All in all you've done a pretty good job, although there are a few things I'm going to point out to keep you on the right course. Starting with your organic forms with contour curves, these are generally well done, although keep working on maintaining an equal size for both ends. You do this in most cases, but there are a few where the sausage ends up getting wider throughout its length. Also, I want you to think a little more about the degree of the contour curves you're drawing. Think about how that contour curve's degree tells us about how that cross-sectional slice actual orientation in space, how much it's turned towards the viewer. There are a few cases where it feels not so much wrong, but makes me wonder whether the degree was a conscious choice, or if you just drew an contour curve and let the degree come out however your instincts decided it would.

Skipping down to the last insect construction, I think this one shows your skills best, specifically because it is the one you pushed the furthest. It is not without some issues, but I'm very pleased with how you approached defining all of its segmentation, thinking about how those forms layer on top of one another, and creating a strong impression that what we're looking at is in fact three dimensional and real. Even that reference image - which is by far the most disgusting of the lot - comes out looking a little flat, much moreso than your actual drawing. That tells me that you understood that this insect was obviously a three dimensional thing, and that you took that understanding and applied it to this flawed photograph to create something that was a solid combination of what the photo told you, and what you knew to be true. Good job.

The main issue I see with this one is that your linework is visibly hesitant at times, especially when drawing some of the segmented layering along the abdomen, and a few of the sausage forms which end up being a little more like wavy noodles rather than smooth, solid structures. Now, these mistakes obviously happen, and you handled them quite well by not attempting to correct that waviness, but it is something to keep on top of, since I'm seeing that kind of hesitation and wobbling in other parts of your linework. It's not there across the board - there are times when you execute your marks with smooth confidence and achieve consistent trajectories, but it's enough of a mix that this is something you'll want to focus your warmups on. That is, your use of the ghosting method when drawing these somewhat more complex forms and lines.

There only other thing I wanted to talk about comes down to identifying the complexity in the references you're looking at, and actually striving to capture them as part of your construction. If we step back to the bed bug you drew (I can recognize this thing anywhere, because when I was going through similar homework for my drawing class back in 2013, I was unfortunately living in a bedbug infested room, and even was so unlucky as to draw one from life). There is very clearly a lot of information that you opted not to capture - for example, the segmentation of the abdomen, and even the actual curvature of the abdomen itself. Now, you went much further with that last drawing, which is why I focused so much on it - but there are even areas there that could have been drilled into much deeper, specifically the structure of its legs. For example, if you look at the insect leg I drew on the left side of this image for another student, you can see just how much farther you can push the structure of an insect's leg. We can do so by first building the basic sausage structure, as you've done, and then adding additional forms afterwards as shown here.

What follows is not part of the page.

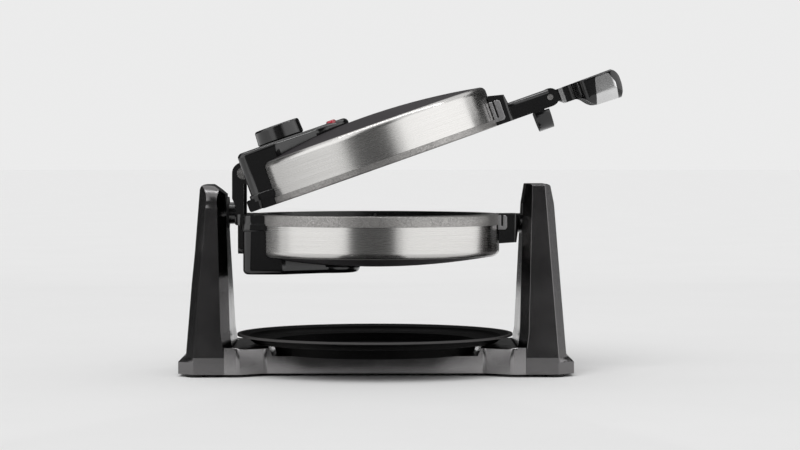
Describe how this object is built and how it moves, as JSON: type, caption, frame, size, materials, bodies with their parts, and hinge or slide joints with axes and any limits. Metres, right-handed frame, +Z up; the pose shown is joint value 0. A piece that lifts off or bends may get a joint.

This is something that will continue to be relevant through the next lesson - so, as I'm otherwise quite pleased with your work, I'm going to go ahead and mark this one as complete and leave you to work on building up that complexity in successive phases of construction as you tackle animals.

Next Steps:

Feel free to move onto lesson 5.

This critique marks this lesson as complete.
1:06 AM, Saturday July 11th 2020

Thank you for your critique. I will keep what you have said in mind.

I actually included the images because I figured it would help aid in your critique on how I drew the drawings in 3d space (as best as I could). I was also partially inspired by your determination to draw gross things, so I also figured I might as well do the same thing.